Last week, instead of binging on Netflix or trying to sleep until the temperatures got above freezing, a snowbound Helen Rosner decided to roast a chicken. She live-tweeted much of the process, starting at the point where she carried her Supersonic into the kitchen and used it to remove the moisture from the chicken’s skin before she put it in the oven.

“Happy snow day, I am using an astonishingly expensive hair dryer to remove all moisture from a chicken to maximize skin crispiness when I roast it,” Rosner wrote.

Rosner, a food writer for the New Yorker, further explained that the chicken (a Joyce Farms Poulet Rouge, for those who want to accurately recreate this magic in their own homes) had been air-drying in her refrigerator for a full day, but it wasn’t quite as dry as she wanted it to be.
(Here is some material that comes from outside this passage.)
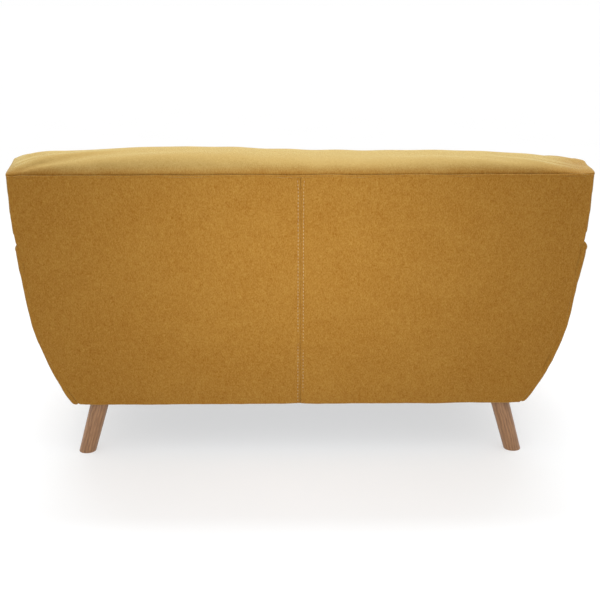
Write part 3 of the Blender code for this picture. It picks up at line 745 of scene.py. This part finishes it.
def crown(x, up, out):
    """Shapes the crown: ends that drop, a hump and a dip, and puckers that fade away from the rear seam."""
    drop = LEFT_END_DROP * np.exp(-(HALF_WIDTH - x) / LEFT_END_REACH)
    drop = drop + RIGHT_END_DROP * np.exp(-(HALF_WIDTH + x) / RIGHT_END_REACH)
    hump = LEFT_HUMP * crest(x, 0.30, 0.20) - RIGHT_DIP * crest(x, -0.14, 0.17)
    uneven = ripple(x, 0 * x, 8, 0.12, 0.0007)
    above = np.maximum(up - BACK_HEIGHT, 0.0)
    up = up + above * np.maximum((hump - drop + uneven) / CROWN_RISE, -0.92)
    sag = RIGHT_SAG * np.exp(-(HALF_WIDTH + x) / 0.22) + LEFT_SAG * np.exp(-(HALF_WIDTH - x) / 0.10)
    up = up - sag * smooth(0.02, 0.11, -out) * smooth(-0.07, 0.0, up - BACK_HEIGHT)
    phase = x / PUCKER_LENGTH + 0.35 * np.sin(x * 9.0) + 0.2 * np.sin(x * 23.0 + 1.0)
    pucker = 0.5 + 0.5 * np.cos(2 * math.pi * phase)
    near_seam = smooth(BACK_HEIGHT - 0.002, BACK_HEIGHT + 0.010, up)
    near_seam = near_seam * (1 - smooth(0.016, 0.040, up - BACK_HEIGHT))
    rear = smooth(-0.075, -0.010, out)
    out = out - PUCKER_DEPTH * near_seam * rear * pucker
    return up, out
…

Enter: the Dyson Supersonic, which she enlisted for “final touch-up moisture removal.”

Although a hair dryer in the kitchen seems so unexpected — and Rosner’s mentions are full of people whose minds were blown (and some inevitable idiots who insisted she was doing it wrong) — she told Allure that it’s far from being an original idea.

“[Cookbook writer] Marcella Hazan was definitely the progenitor of the idea, but it also owes a little bit to Alton Brown,” Rosner said. “He famously has a recipe for homemade beef jerky that uses a box fan, which stuck in my head. For crisp skin, whether you’re cooking a chicken or a duck or a fish, you want there to be as little water moisture as possible, which is sped up by a fan. And that’s all a hair-dryer really is — a hand-held fan that you can pretty easily bring into the kitchen.”
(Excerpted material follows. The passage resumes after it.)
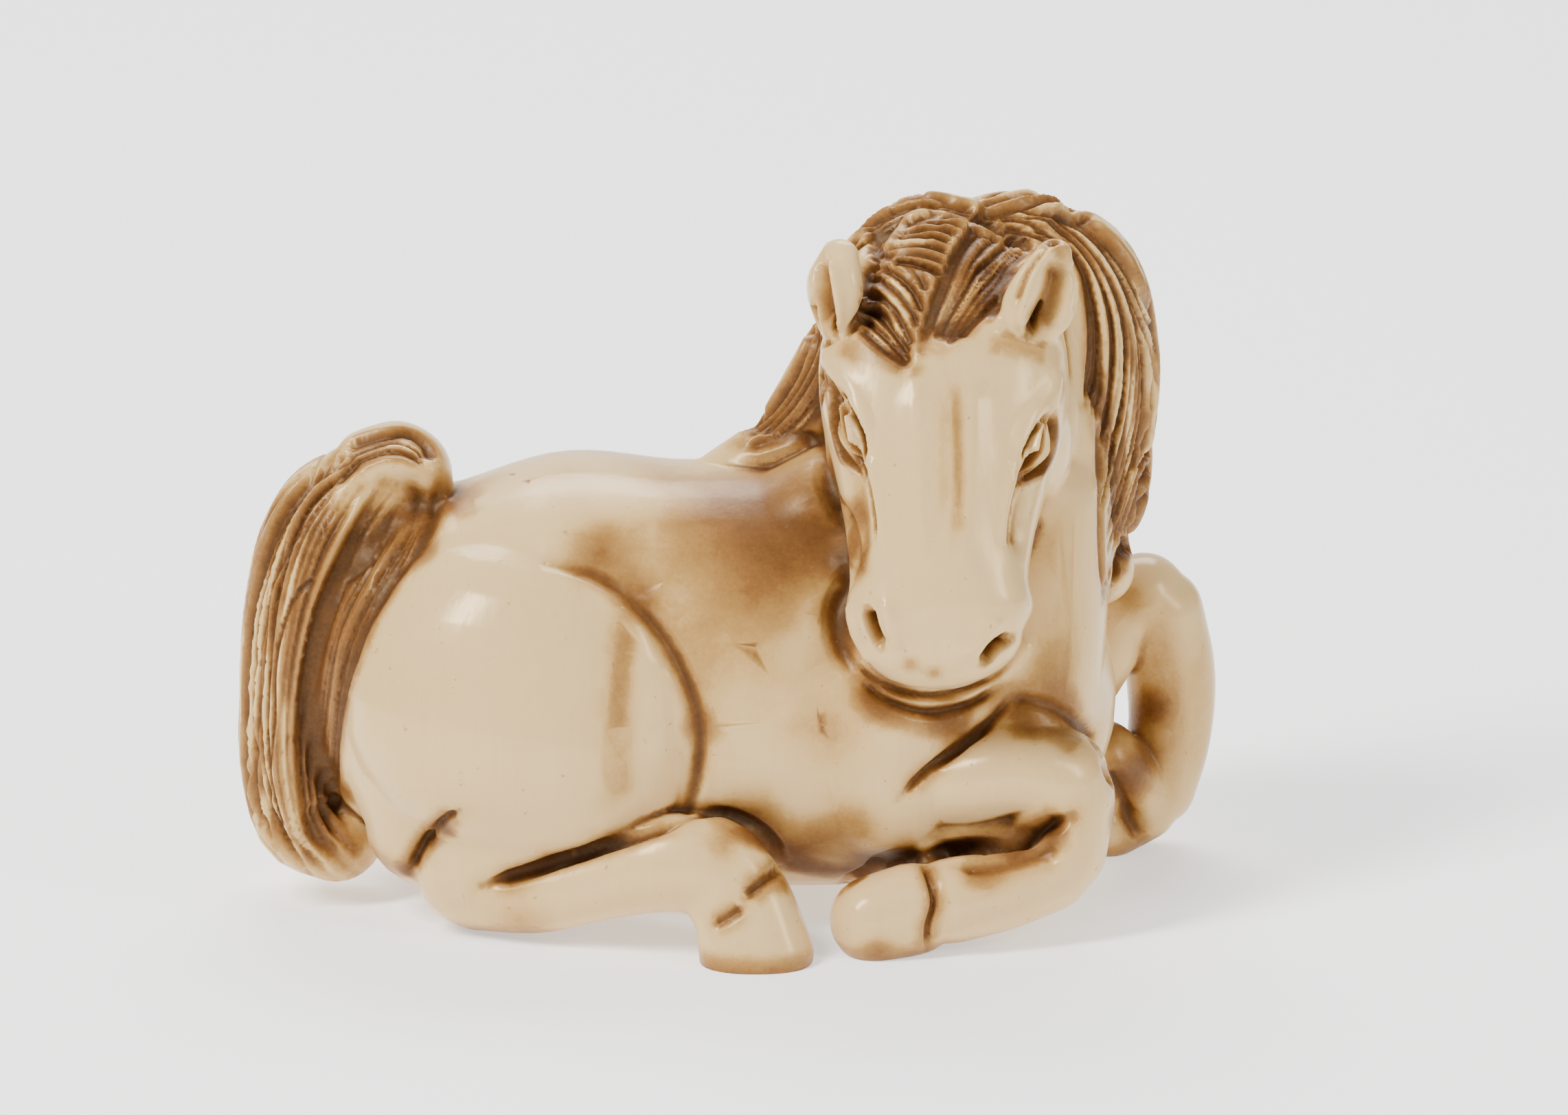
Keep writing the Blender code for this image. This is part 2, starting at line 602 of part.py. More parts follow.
def ground_slab(home):
    """The block whose top face trims every sole to the level that the carving stands on."""
    bm = bmesh.new()
    bmesh.ops.create_cube(bm, size=1.0)
    thick = FIGURE_LENGTH / 4
    bmesh.ops.scale(bm, vec=(2 * FIGURE_LENGTH, 2 * FIGURE_LENGTH, thick), verts=bm.verts)
    bmesh.ops.translate(bm, vec=(0, 0, SOLE_CUT - thick / 2), verts=bm.verts)
    return object_from(bm, "cutter ground", home)


def subtract(thing, cutter):
    cutter.hide_render = True
    cutter.display_type = "WIRE"
    bite = thing.modifiers.new("cut " + cutter.name, "BOOLEAN")
    bite.operation = "DIFFERENCE"
    bite.solver = "EXACT"
    bite.object = cutter
    applied(thing)


def seat_on_origin(thing):
    """Moves the mesh so that the middle of its footprint is the origin."""
    corners = np.array([tuple(v.co) for v in thing.data.vertices])
    low, high = corners.min(axis=0), corners.max(axis=0)
    middle = (low + high) / 2
    thing.data.transform(Matrix.Translation((-middle[0], -middle[1], -low[2])))


def ivory():
    made = bpy.data.materials.new("polished ivory")
    made.use_nodes = True
    skin = made.node_tree.nodes["Principled BSDF"]
    skin.inputs["Base Color"].default_value = IVORY
    skin.inputs["Roughness"].default_value = POLISH
    return made


def main():
    cleared_scene()
    parts = collection("horse netsuke")
    cutters = collection("cutters")
    bm = bmesh.new()
    for spec in BODY + HEAD + MANE + TAIL + LEGS + EARS:
        limb(spec, bm, RING_POINTS)
    horse = object_from(bm, "horse", parts)
    fuse = horse.modifiers.new("fuse the masses", "REMESH")
    fuse.mode = "VOXEL"
    fuse.voxel_size = VOXEL
    soften = horse.modifiers.new("soften the joins", "SMOOTH")
    soften.iterations = SOFTEN_PASSES
    applied(horse)
    carve(horse)
    facets = sum(len(p.vertices) - 2 for p in horse.data.polygons)
    thin = horse.modifiers.new("fewer facets", "DECIMATE")
    thin.ratio = TRIANGLES / facets
    applied(horse)
    subtract(horse, ground_slab(cutters))
    subtract(horse, cord_tunnel(cutters))
    seat_on_origin(horse)
    horse.data.materials.clear()
    horse.data.materials.append(ivory())
    return horse


if __name__ == "__main__":
    main()
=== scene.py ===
# %% [markdown]
# # A carved ivory horse, lying down
#
# A netsuke is a toggle that holds a pouch on a sash. This one is a horse cut from one piece of
# ivory: it lies with its legs folded under it and turns its head to look at us. The whole piece
# is polished, and brown stain is rubbed into every cut so that the carving reads from a distance.
#
# The carving is modelled as the carver works: first the big masses are roughed out and fused,
# then the creases are sunk, then the eyes and the hair are cut, and last the stain goes in, with
# painted shade under the belly, at the soles, on the flank and down the far foreleg.

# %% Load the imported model
import math
import random

import bpy
import numpy as np
from mathutils import Matrix, Vector
from mathutils.bvhtree import BVHTree
from mathutils.kdtree import KDTree


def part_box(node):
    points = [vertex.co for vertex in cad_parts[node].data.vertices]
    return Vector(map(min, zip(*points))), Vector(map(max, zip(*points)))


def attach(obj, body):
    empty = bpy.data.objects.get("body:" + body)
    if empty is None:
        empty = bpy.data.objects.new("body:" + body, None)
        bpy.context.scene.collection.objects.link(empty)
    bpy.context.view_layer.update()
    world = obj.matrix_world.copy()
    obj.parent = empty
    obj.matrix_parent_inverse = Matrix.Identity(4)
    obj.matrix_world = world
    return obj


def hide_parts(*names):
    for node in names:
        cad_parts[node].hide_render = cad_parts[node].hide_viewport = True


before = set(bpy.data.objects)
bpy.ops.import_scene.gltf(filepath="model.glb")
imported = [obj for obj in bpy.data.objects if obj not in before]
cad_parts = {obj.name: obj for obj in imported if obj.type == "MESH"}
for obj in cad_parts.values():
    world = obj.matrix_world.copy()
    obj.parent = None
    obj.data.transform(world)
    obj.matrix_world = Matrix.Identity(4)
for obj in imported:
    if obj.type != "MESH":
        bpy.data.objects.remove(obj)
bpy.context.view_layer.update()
bpy.ops.object.select_all(action="DESELECT")

# %% [markdown]
# ## Sizes
#
# The figure is written at 48.5 mm long. Its pose is in MM, a millimetre at that length, so that
# every station below reads as a size. Two steps set how fine the surface is: the grain of the
# remesh that fuses the masses, and the number of triangles that are kept at the end.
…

In a follow-up piece for the New Yorker, Rosner wrote that hair dryers are a go-to tool for barbecue specialists in the American South, yakitori chefs in Japan, and kebab cooks in Brooklyn.

Drying poultry’s skin is crucial if you want it to come out of the oven with maximum crispiness, a secret that Hazan shared in her now-classic duck recipe in her book Essentials of Classic Italian Cooking: “Pat [the duck] dry inside and out with paper towels,” Hazan wrote. “Turn on the hair dryer and direct the hot air over the whole skin of the duck for 6 to 8 minutes.” The end result, she said, would be succulent — but why?

“To crisp up and brown, the skin has to heat up to a high temperature — above 300°F,” food scientist and America’s Test Kitchen alum Guy Crosby told NPR. “So the bird’s flesh has to go into the oven very, very dry.” If it’s not completely dry when it starts cooking, the skin won’t get hotter than the boiling point of the water inside it, a comparatively cool 212 degrees.

Although you don’t need a Dyson to perfect your roast chicken recipe, the company seems to be enjoying its crossover into the kitchen. “Engineered to not overheat your hair… or your chicken,” the company tweeted.